New Year’s Day in New Orleans: Texas to face Georgia in Allstate Sugar Bowl

By Steve Lansdale
NEW ORLEANS, La. — The Texas Longhorns will be spending New Year’s Day in New Orleans.
A day after falling to Oklahoma in the Big 12 championship game, the Texas Longhorns got some good news when it was announced that UT will face Georgia in the 85th annual AllState Sugar Bowl. The game will be played at 7:45 p.m. (central time) Jan. 1 at the Mercedez-Benz Superdome, and will be broadcast on ESPN.
“(I am) extremely excited to be one of the very few select teams to participate in a New Year’s Six Bowl Game,” Texas head coach Tom Herman said. “To have it be the prestigious Sugar Bowl is just icing on the cake. Really proud of our team for what they’ve accomplished, although certainly disappointed with the outcome in our championship game yesterday. This is a definite reward for them and the season that they’ve had.”
Herman’s counterpart in the game, Georgia head coach Kirby Smart, said his past experiences in the Sugar Bowl only increase his excitement about the matchup.
“This will be an outstanding experience for our coaches, players, and fans," Smart said. "Most of our coaches and none of our players have had the opportunity of a Sugar Bowl trip and I'm especially proud for our seniors who have worked so hard over the last 12 months. It also presents a great opportunity for our fans who have been so supportive of our team throughout the season. I had the opportunity to coach in a couple of Sugar Bowl games and experienced outstanding hospitality, a dynamic city and first class competition. It also represents a great challenge playing a team like Texas who has been one of the country's most accomplished programs in college football history."
The Longhorns and Bulldogs have met just four times. UT has won three of the four previous meetings, although Georgia won the most recent matchup, a 10-9 victory in the Cotton Bowl … in 1984, more than a dozen years before any player on the current team was born.
Nevertheless, Herman said he is familiar with Smart and the program he runs in Athens.
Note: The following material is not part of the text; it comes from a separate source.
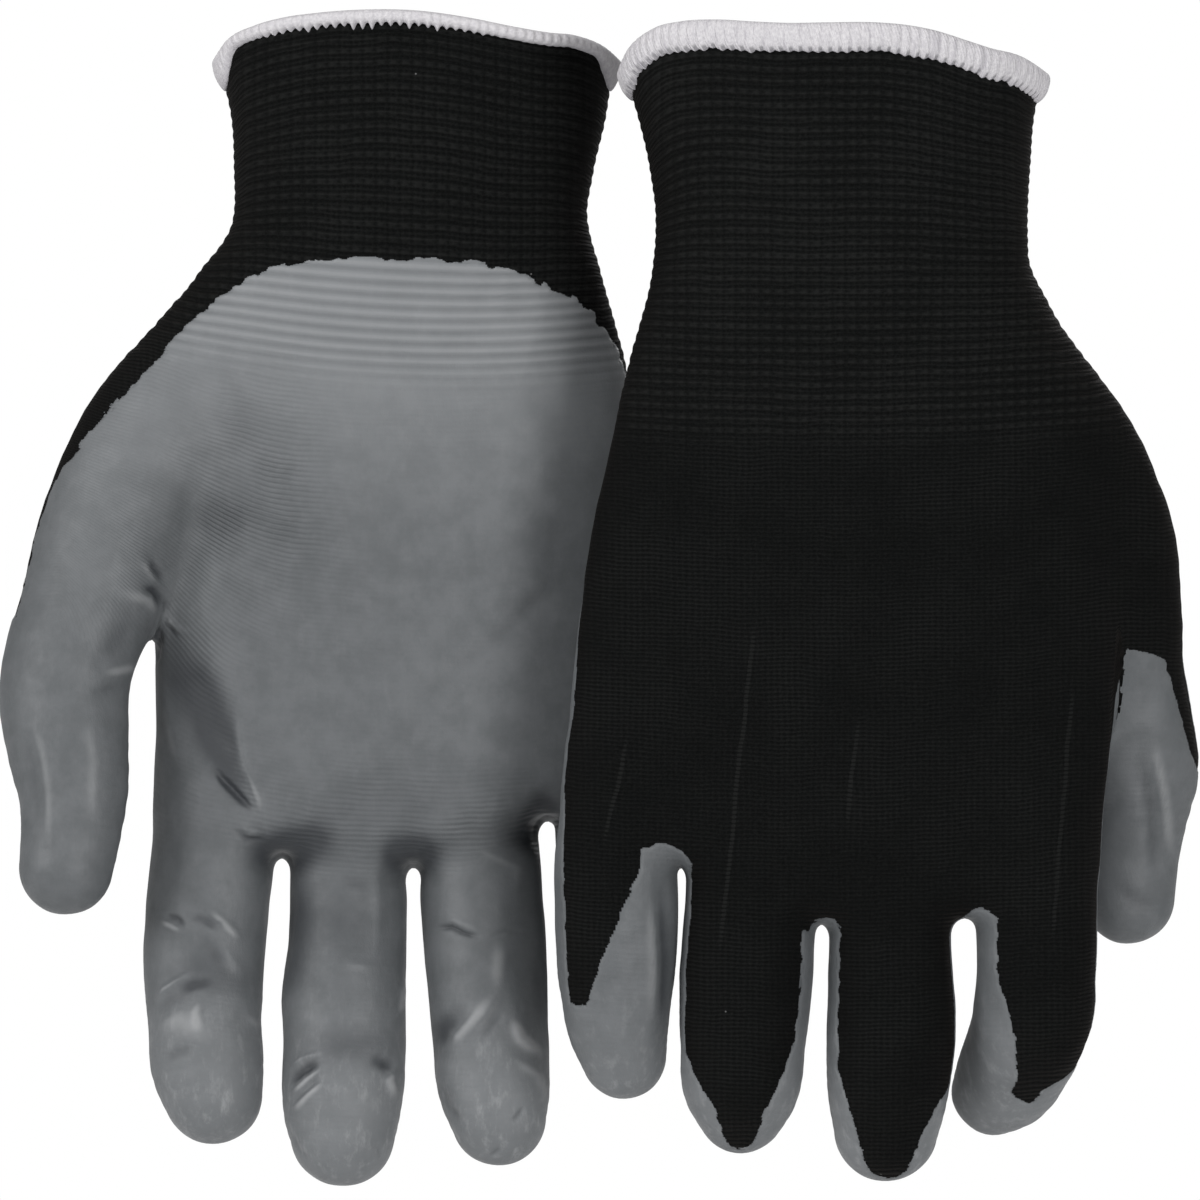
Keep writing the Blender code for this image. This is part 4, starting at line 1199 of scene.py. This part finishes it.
def knit_material(name, dark, lit):
    """Knit of fine rows and columns of stitches, coarser and squarer where the cuff is ribbed, with lint; its
    rib crests are painted lighter, a painted highlight.
    """
    nodes = Nodes(name)
    rest = nodes.reading("rest")
    course, ridge, _ = nodes.parts(nodes.reading("weave"))
    x, y, z = nodes.parts(rest)
    _, facing_y, _ = nodes.parts(nodes.reading("facing"))
    sideways = nodes.ramp(nodes.math("ABSOLUTE", facing_y), 0.35, 0.75)
    wander = nodes.noise(rest, 0.09, 2.0)
    bent_course = nodes.times_add(wander, 1.6, course)
    bent_x = nodes.times_add(wander, 1.2, x)
    courses = nodes.wave(bent_course, COURSE_PITCH)
    wales = nodes.times(nodes.wave(bent_x, WALE_PITCH), sideways)
    waffle = nodes.times(nodes.wave(bent_x, WAFFLE_PITCH), sideways)
    squared = nodes.times_add(waffle, 0.8, 0.2)
    crest = nodes.times(nodes.math("POWER", ridge, 3.0), squared)
    stitches = nodes.times_add(wales, 0.45, courses)
    fuzz = nodes.noise(rest, 2.6, 3.0)
    height = nodes.times_add(fuzz, 0.7, nodes.times_add(crest, 1.4, stitches))
    cloudy = nodes.noise(rest, 0.05, 3.0, 0.6)
    tone = nodes.times(nodes.ramp(stitches, 0.1, 1.5), nodes.ramp(cloudy, 0.3, 0.7, 0.2, 0.6))
    tone = nodes.math("ADD", tone, nodes.ramp(fuzz, 0.35, 0.75, 0.0, 0.35))
    # Painted highlight: the rib crests are painted lighter than the hollows between them.
    tone = nodes.math("ADD", tone, nodes.times(crest, 0.95))
    back = nodes.ramp(facing_y, 0.3, 0.7)
    for start, end in LADDERS:
        line = nodes.times(ladder(nodes, bent_x, z, start, end), courses)
        tone = nodes.times_add(nodes.times(line, back), LADDER_BRIGHT, tone)
    colour = nodes.mix(tone, dark, lit)
    distance, pick = nodes.specks(rest, 0.12)
    chosen, other, _ = nodes.parts(pick)
    speck = nodes.times(nodes.ramp(distance, 0.03, 0.018), nodes.ramp(chosen, 0.86, 0.9))
    colour = nodes.mix(nodes.times(speck, 0.55), colour, grey(0.13))
    nodes.set(
        Base_Color=colour,
        Roughness=0.85,
        Specular_IOR_Level=0.03,
        Sheen_Weight=0.012,
        Sheen_Roughness=0.45,
        Normal=nodes.bump(height, 0.00018),
    )
    nodes.shader.inputs["Sheen Tint"].default_value = SHEEN_TINT
    return nodes.material


def coating_material(name):
    """Dull grey dipped coating, with pores, rows of knit and scuffs; painted shade darkens its folds, rib
    grooves and row gaps, and painted highlight pales its ridges, rib crests, the palm's top, the fingertips
    and the thumb's root.
    """
    nodes = Nodes(name)
    rest = nodes.reading("rest")
    course, shown_rows, fold = nodes.parts(nodes.reading("weave"))
    swell, pale, inside = nodes.parts(nodes.reading("marks"))
    wander = nodes.noise(rest, 0.07, 2.0)
    bent_course = nodes.times_add(wander, 2.0, course)
    courses = nodes.wave(bent_course, COAT_COURSE_PITCH)
    patches = nodes.ramp(nodes.noise(rest, 0.05, 1.0), 0.35, 0.6, 0.35, 1.0)
    rows = nodes.times(courses, nodes.times(shown_rows, patches))
    pores = nodes.noise(rest, 3.0, 2.0, 0.6)
    mottle = nodes.noise(rest, 0.14, 5.0, 0.65)
    streaks = nodes.noise(nodes.stretched(rest, (1.0, 1.0, 0.4)), 0.42, 4.0, 0.7)
    _, _, z = nodes.parts(rest)
    scuffed = nodes.ramp(z, -196.0, -238.0, 0.05, 0.42)
    height = nodes.times_add(pores, 0.5, nodes.times(rows, 4.0))
    height = nodes.times_add(streaks, 0.9, height)
    colour = nodes.mix(nodes.ramp(mottle, 0.3, 0.7), COAT_DARK, COAT_LIGHT)
    # Painted highlight: paler at the top of the palm, at the fingertips and over the thumb's root.
    colour = nodes.mix(nodes.times(pale, 0.5), colour, COAT_PAINTED_HIGHLIGHT)
    # Painted highlight on the rib crests under the coating, and painted shade in the grooves between them.
    colour = nodes.mix(nodes.ramp(swell, 0.0, 0.5, 0.0, 0.22), colour, COAT_WEAR_AND_HIGHLIGHT)
    colour = nodes.mix(nodes.ramp(swell, 0.0, -0.5, 0.0, 0.22), colour, PAINTED_SHADE_AND_DARK_EDGES)
    # Painted shade in the gaps between the rows of knit that show through.
    colour = nodes.mix(nodes.times(rows, 0.3), colour, PAINTED_SHADE_AND_DARK_EDGES)
    # Real scuffs, paler in streaks near the fingertips.
    colour = nodes.mix(nodes.times(nodes.ramp(streaks, 0.48, 0.8), scuffed), colour, COAT_WEAR_AND_HIGHLIGHT)
    # Painted shade in the creases and pockets, and painted highlight on the ridges beside them.
    colour = nodes.mix(nodes.ramp(fold, 0.05, 1.1, 0.0, 0.88), colour, PAINTED_SHADE_AND_DARK_EDGES)
    colour = nodes.mix(nodes.ramp(fold, -0.04, -0.52, 0.0, 0.58), colour, COAT_WEAR_AND_HIGHLIGHT)
    # Darker along the coating's thin border.
    colour = nodes.mix(nodes.ramp(inside, 0.35, 0.0, 0.0, 0.35), colour, PAINTED_SHADE_AND_DARK_EDGES)
    nodes.set(
        Base_Color=colour,
        Roughness=nodes.ramp(mottle, 0.3, 0.7, 0.62, 0.52),
        Specular_IOR_Level=0.3,
        Normal=nodes.bump(height, 0.0001),
    )
    return nodes.material


def hem_material(name):
    """White overlock thread: slanting plies, fluff, grey gaps where the stitches are pulled in, and painted
    shade on the underside of the roll.
    """
    nodes = Nodes(name)
    rest = nodes.reading("rest")
    phase, grooved, low = nodes.parts(nodes.reading("weave"))
    _, _, z = nodes.parts(rest)
    beat = nodes.wave(phase, 1.0)
    threads = nodes.wave(nodes.times_add(z, 0.12, phase), 1 / 3)
    fuzz = nodes.noise(rest, 1.6, 4.0)
    groove = nodes.noise(nodes.vector(phase, 0.0, nodes.times(z, 0.06)), 1.3, 3.0, 0.7)
    gaps = nodes.times(nodes.ramp(groove, 0.52, 0.7), nodes.times(grooved, 0.55))
    lace = nodes.times(nodes.ramp(beat, 0.5, 0.15), nodes.ramp(low, 0.5, 0.8, 0.0, 0.55))
    colour = nodes.mix(nodes.ramp(fuzz, 0.3, 0.7), HEM_SHADE, HEM_WHITE)
    colour = nodes.mix(gaps, colour, HEM_GAP_AND_UNDERSIDE_SHADE)
    colour = nodes.mix(nodes.times(lace, grooved), colour, PAINTED_SHADE_AND_DARK_EDGES)
    # Painted shade on the underside of the roll.
    colour = nodes.mix(nodes.ramp(low, 0.6, 1.0, 0.0, 0.35), colour, HEM_GAP_AND_UNDERSIDE_SHADE)
    height = nodes.times_add(nodes.times(threads, grooved), 0.6, fuzz)
    nodes.set(
        Base_Color=colour,
        Roughness=0.9,
        Specular_IOR_Level=0.15,
        Normal=nodes.bump(height, 0.00014),
    )
    return nodes.material


def build_camera():
    """A long lens that looks level at both gloves, in line with their backs and palms."""
    camera = bpy.data.objects.new("camera", bpy.data.cameras.new("camera"))
    bpy.context.scene.collection.objects.link(camera)
    camera.data.sensor_width = 36.0
    camera.data.lens = camera.data.sensor_width * CAMERA_AWAY / FRAME_WIDE
    camera.data.clip_end = 100.0
    camera.location = (VIEW_MIDDLE[0], -CAMERA_AWAY, VIEW_MIDDLE[1])
    camera.rotation_euler = (math.radians(90), 0.0, 0.0)
    bpy.context.scene.camera = camera


def build_room():
    """White surroundings that shed half of the light that they show."""
    world = bpy.data.worlds.new("white_room")
    world.use_nodes = True
    tree = world.node_tree
    seen, shed = tree.nodes["Background"], tree.nodes.new("ShaderNodeBackground")
    rays, choice = tree.nodes.new("ShaderNodeLightPath"), tree.nodes.new("ShaderNodeMixShader")
    for background, strength in ((seen, 1.0), (shed, ROOM_LIGHT)):
        background.inputs["Color"].default_value = (1.0, 1.0, 1.0, 1.0)
        background.inputs["Strength"].default_value = strength
    tree.links.new(rays.outputs["Is Camera Ray"], choice.inputs[0])
    tree.links.new(shed.outputs[0], choice.inputs[1])
    tree.links.new(seen.outputs[0], choice.inputs[2])
    tree.links.new(choice.outputs[0], tree.nodes["World Output"].inputs["Surface"])
    bpy.context.scene.world = world
    bpy.context.scene.view_settings.view_transform = "Standard"


def build_lights():
    """Soft round lights from the front, the sides, above and behind, all aimed at the middle of the view."""
    aim = Vector((VIEW_MIDDLE[0], 0.0, VIEW_MIDDLE[1]))
    for name, (place, size, power) in LIGHTS.items():
        data = bpy.data.lights.new(name, "AREA")
        data.shape, data.size, data.energy = "DISK", size, power
        light = bpy.data.objects.new(name, data)
        light.location = place
        light.rotation_euler = (aim - Vector(place)).to_track_quat("-Z", "Y").to_euler()
        bpy.context.scene.collection.objects.link(light)


def build_floor():
    """A pale floor well below the gloves."""
    mesh = bpy.data.meshes.new("floor")
    turns = [2 * math.pi * n / FLOOR_SIDES for n in range(FLOOR_SIDES)]
    rim = [(FLOOR_RADIUS * math.cos(turn), FLOOR_RADIUS * math.sin(turn), 0.0) for turn in turns]
    mesh.from_pydata(rim, [], [tuple(range(FLOOR_SIDES))])
    floor = bpy.data.objects.new("floor", mesh)
    floor.location = (VIEW_MIDDLE[0], 0.0, CAD_BOX[0][2] - FLOOR_BELOW)
    pale = Nodes("floor_pale")
    pale.set(Base_Color=grey(0.9), Roughness=0.9, Specular_IOR_Level=0.1)
    mesh.materials.append(pale.material)
    bpy.context.scene.collection.objects.link(floor)


def main():
    materials = {
        "knit": knit_material("black_knit", KNIT_DARK, KNIT_LIT),
        "elastic": knit_material("cuff_inside", KNIT_LIT, grey(0.02)),
        "coating": coating_material("grey_coating"),
        "hem": hem_material("white_overlock"),
    }
    build_room()
    build_lights()
    build_floor()
    build_camera()
    for name, tables in GLOVES.items():
        glove = Glove(name, tables, turned=name == "glove_2")
        build_skin(glove, materials)
        build_lining(glove, materials)
        build_hem(glove, materials)


main()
“I know Coach Smart and his program,” Herman said. “I’ve had a chance to speak with him many times over the years and we’ve shared ideas. I watched their championship game and I know what a formidable opponent Georgia will be. I know how he coaches and the level of play we will be competing against. I look forward to seeing him in New Orleans and excited to be a part of it.”
The game is the designated bowl game for the champions of the Big 12 and the Southeastern Conference, but Georgia and Texas earned the invitations when SEC champion Alabama and Big 12 champion Oklahoma received spots in the four-team College Football Playoff.
Texas heads to New Orleans with a 9-4 overall record, including a 7-2 mark in Big 12 games, while the Bulldogs head to the Big Easy with a record of 11-2, including a 7-1 record in SEC games.
“Texas and Georgia are two of the marquee names in college football,” Allstate Sugar Bowl CEO Paul Hoolahan said. “Both programs have tremendous history and have strong traveling fan bases. With this matchup we’re to be adding another great chapter to Sugar Bowl history.”
While the Longhorns were disappointed to see their senior class end their careers without winning a Big 12 title, the tradition and pedigree of the game and the Georgia program have them looking forward to one more challenge for the season.
“It’s going to be a ton of fun,” tight end Andrew Beck said. “Our senior class has made it our mission to get this program back to where it needs to be, and this is a reward and justification for all of the hard work. To play my last game in the burnt orange and white in the Sugar Bowl against a great program like Georgia is going to be special.